After the COA's decision, the State filed a petition for review to the KSC, even though the Legislature had listened to Mr. Flint's testimony and agreed that the new statute should have an effect on his case.  In February of 2013, the KSC denied the State's petition for review, and the case was finally remanded to Lyon County District Court for a new trial.  Based on this reversal, the KBI was notified of the reversal and informed of its duty to take Mr. Flint off the offender registry. 

The Retrial

When the case went back to Lyon County, the prosecution decided to forge ahead.  They retried Mr. Flint in an effort to secure the same felony conviction for aggravated assault with a deadly weapon.  Someone in the prosecutor's office even told the KBI to put Mr.
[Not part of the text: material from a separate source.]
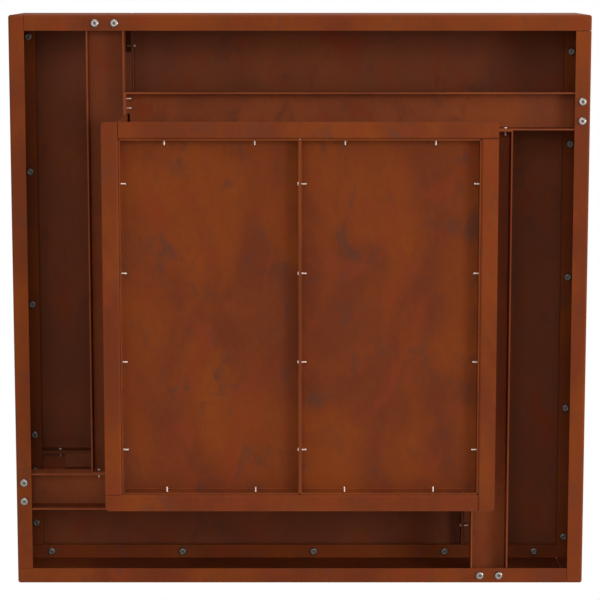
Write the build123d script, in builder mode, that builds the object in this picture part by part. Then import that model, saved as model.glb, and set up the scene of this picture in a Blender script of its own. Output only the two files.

Flint back up on the offender registry because the case wasn't over yet (of course, the conviction had been reversed, but the KBI decided to err on the side of caution and put Mr. Flint's picture back on their website as a "non-compliant violent offender"). 

The new jury trial was held in July.  This time, the court ruled that the defense-of-another instruction had to be given in the case.  And of course, the jury found Mr. Flint not guilty.  Rick Meier won the acquittal for Mr. Flint. 

Veterans Court

After five years of trials, appeals, felon status, and offender registration, Mr. Flint finally has been vindicated.  But that is not enough for him.  He is now trying to help establish a veterans court in Kansas (preferably in Emporia).  In his mind, the system that treated him harshly for following his training should not be the status quo.  Instead, there should be a system that recognizes and attempts to address the particularized needs and treatment requirements of veterans. 

Courts in Kansas already have started to enact drug courts in an effort to address the special needs of drug offenders.  Veterans are similarly a unique class of individuals, with special needs, that many believe should be addressed in the criminal justice system.  Brandon Flint, after living it first hand, is one of those people.  And he is hoping that his case can once again spur legislative change.